In fondo, la differenza tra un vero statista e un abile sfruttatore degli umori popolari e un altrettanto abile manipolatore del voto degli elettori sta tutta qua. La conferma che in tutto il mondo mancano leader moderati o di destra capaci di mantenere ferma la loro visione ideologica, ma accettando la responsabilità di farsi carico di un’intera società. Eppure, nel passato alcuni personaggi del loro mondo ci sono stati. Da essi, la destra potrebbe trarre una sostanziale ispirazione. Su tutti vale la pena di citarne almeno quattro: Churchill, il generale De Gaulle, Ronald Reagan e la signora Thatcher. Probabilmente, queste figure del conservatorismo, davvero passate alla storia, non avrebbero arretrato di un centimetro da una visione di destra, ma avrebbero fatto di tutto per non far morire persone in condizione di essere salvate o far ammalare inutilmente centinaia di migliaia di donne, uomini, anziani e bambini.
Orban fa parte dello stesso filone di pensiero. Ha però pensato che, per tanti motivi, compresa la necessità di mettersi in scia con gli altri paesi dell’Unione europea meglio sarebbe stato approfittare dell’occasione per mettere il proprio particolare sigillo personale. Ecco così che non solo non nega, ma approfitta del virus per sospendere di fatto la vita democratica e istituzionale nel proprio paese e continuare a giustificare a maggior ragione quella sua idea, molto simile a quella di Trump, d’innalzare muri un po’ dappertutto.

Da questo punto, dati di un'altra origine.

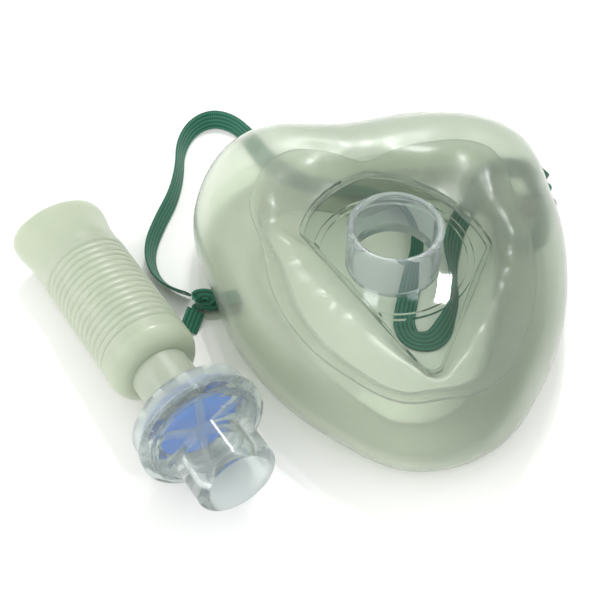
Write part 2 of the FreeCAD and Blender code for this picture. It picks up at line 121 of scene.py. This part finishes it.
# ---- strap -------------------------------------------------------------------------
STRAP_WIDTH = 6.4 * MM
STRAP_THICK = 0.9 * MM
STRAP_RIBS = 5
RIB_POINTS = 6                                   # points across one rib
RIB_VALLEY = 0.55                                # thickness between ribs, as a share
EDGE_SQUARENESS = 8                              # a higher power makes a squarer edge
ROUTE_STEPS = 12                                 # points per control point of a route
KNOT_TIGHTNESS = 0.8                             # share of the CAD knot's size
KNOT_POINTS = 97
KNOT_MARGIN = 1.6 * MM                           # between the knot's centre line and its box
KNOT_LIFT = 0.8 * MM
KNOT_SCALE = 0.52                                # the elastic is squeezed in the knot
KNOT_INWARD = {"left": 1.6 * MM, "right": 3.4 * MM}
TAIL_SCALE = 0.9
TAIL_DROP = 0.3                                  # share of the width that a loose end sinks
TAIL_LEANS = {"left": math.radians(35), "right": math.radians(12)}
LOOP_LEAN = math.radians(8)                      # the stretch between the left knot and its tab
STRAP_ROUTE = [                                  # control points of the strap's centre line
    (0.0595, 0.0460, 0.0040), (0.0575, 0.0530, 0.0032), (0.0500, 0.0565, 0.0032),
    (0.0425, 0.0540, 0.0032), (0.0385, 0.0465, 0.0032), (0.0325, 0.0395, 0.0032),
    (0.0275, 0.0315, 0.0032), (0.0240, 0.0225, 0.0032), (0.0224, 0.0135, 0.0032),
    (0.0210, 0.0050, 0.0032), (0.0176, -0.0029, 0.0032), (0.0122, -0.0092, 0.0032),
    (0.0060, -0.0080, 0.0032), (0.0043, -0.0018, 0.0032), (0.0068, 0.0052, 0.0032),
    (0.0102, 0.0140, 0.0032), (0.0140, 0.0242, 0.0032), (0.0162, 0.0344, 0.0032),
    (0.0134, 0.0446, 0.0032), (0.0052, 0.0516, 0.0032), (-0.0050, 0.0555, 0.0032),
    (-0.0140, 0.0585, 0.0032), (-0.0220, 0.0640, 0.0032), (-0.0270, 0.0720, 0.0032),
    (-0.0305, 0.0805, 0.0032), (-0.0350, 0.0885, 0.0032), (-0.0420, 0.0920, 0.0032),
    (-0.0490, 0.0880, 0.0032), (-0.0535, 0.0790, 0.0032), (-0.0545, 0.0680, 0.0032),
    (-0.0575, 0.0570, 0.0032), (-0.0625, 0.0470, 0.0032), (-0.0665, 0.0365, 0.0032),
    (-0.0660, 0.0270, 0.0032), (-0.0615, 0.0200, 0.0034), (-0.0565, 0.0170, 0.0040),
]
TAIL_ROUTES = {
    "left": [(-0.0545, 0.0105, 0.0036), (-0.0560, 0.0078, 0.0032), (-0.0575, 0.0050, 0.0028)],
    "right": [
        (0.0580, 0.0385, 0.0036), (0.0550, 0.0295, 0.0026), (0.0510, 0.0225, 0.0026),
        (0.0460, 0.0235, 0.0026), (0.0440, 0.0300, 0.0026), (0.0430, 0.0360, 0.0026),
    ],
}
LEFT_LOOP = [(-0.0530, 0.0135, 0.0030), (-0.0480, 0.0138, 0.0024), (-0.0415, 0.0150, 0.0022)]
STRAP_LEAN = [                                   # share of the length, degrees from flat
    (0.0, 60), (0.05, 35), (0.12, 15), (0.17, 30), (0.22, 62), (0.26, 58), (0.30, 12), (0.34, -6),
    (0.37, -16), (0.42, -52), (0.47, -50), (0.53, -15), (0.58, 8), (0.64, 30), (0.70, 66),
    (0.80, 70), (0.90, 66), (1.0, 58),
]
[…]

A questo punto sarebbe facile lasciarsi andare a parlare persino di una questione antropologica che sembrerebbe rendere gli esponenti del nazionalismo sovranista tanto simili l’uno all’altro. Questa teoria, ammesso che qualcuno abbia elementi scientifici per formularla nella nostra cara Europa è, però, smentita da comportamenti analoghi tenuti dai governi non certamente di destra, come è stato il caso della Svezia e dell’Olanda o del Belgio dove proprio il Coronavirus ha sollecitato ad una convergenza d’emergenza tra sinistra e destra più moderata. Altri casi in cui le stravaganti idee sull’immunizzazione di gregge hanno trionfato e provocato una scia di contagiati e di morti.